I've learned that I'm not the center of the leaf-universe. Though I'll admit that we've cut down a few scrubby oaks in our yard mostly because they were annoying leaf-droppers, I've come to look upon myself as an interloper in the much longer life span of the large oaks.
Some of them, we've been told by arborists, are well over 200 years old. They may have been growing during the Revolutionary War. Certainly during the War of 1812. Those oaks were here long before me, and some or all will be here long after me.
Along that line, it dawned on me as I was dealing with leaves last weekend that the trees on our property are steadily growing bigger, hence leafier, at the same time my vitality is on a shrinking trajectory. So every year the leaves likely will be more numerous while my ability to handle them diminishes (slowly, I hope; so far my 62 year old body feels just as leaf-collecting capable as it always has).
My wife and I bought our home when we were about 40. The sellers were a couple in their 60's who said they'd gotten to the point where they couldn't handle the upkeep on the house and property anymore.
For a long time, when someone asked how we ended up here I'd say, "We bought from an elderly couple who'd found the house had become too much trouble to deal with." Now, for obvious reasons related to our birthdates, I change "elderly" to "in their 60s."
I'm grateful that I'm still able and willing to blow, rake, and carry the mountains of leaves that fall in our yard each year.

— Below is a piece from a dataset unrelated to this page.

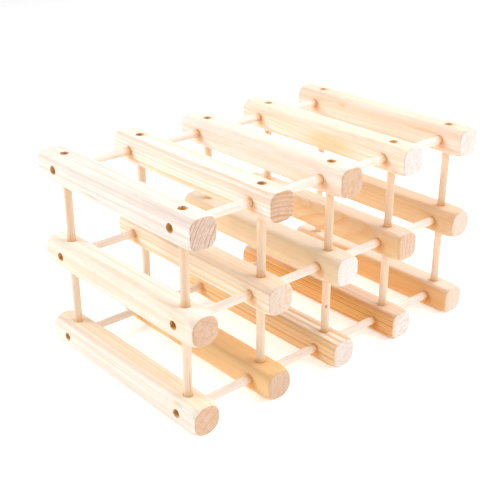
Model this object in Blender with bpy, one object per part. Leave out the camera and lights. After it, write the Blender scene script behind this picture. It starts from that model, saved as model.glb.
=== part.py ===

I hope to be able to carry on with my annual leafy get-together for a long time. Yet I realize that one year will be the last year I'm able to do this.
Almost certainly I won't be able to anticipate when that will be. Death and disability usually don't announce their impending arrival with any sort of calendarish precision. So all I can do is continue flowing with the leaf-falling as if this time could be the final time.
There would be worse ways to take a last breath than with a Stihl blower on my back, engaged in dealing with the recurring cycle of tree-life. Way worse ways.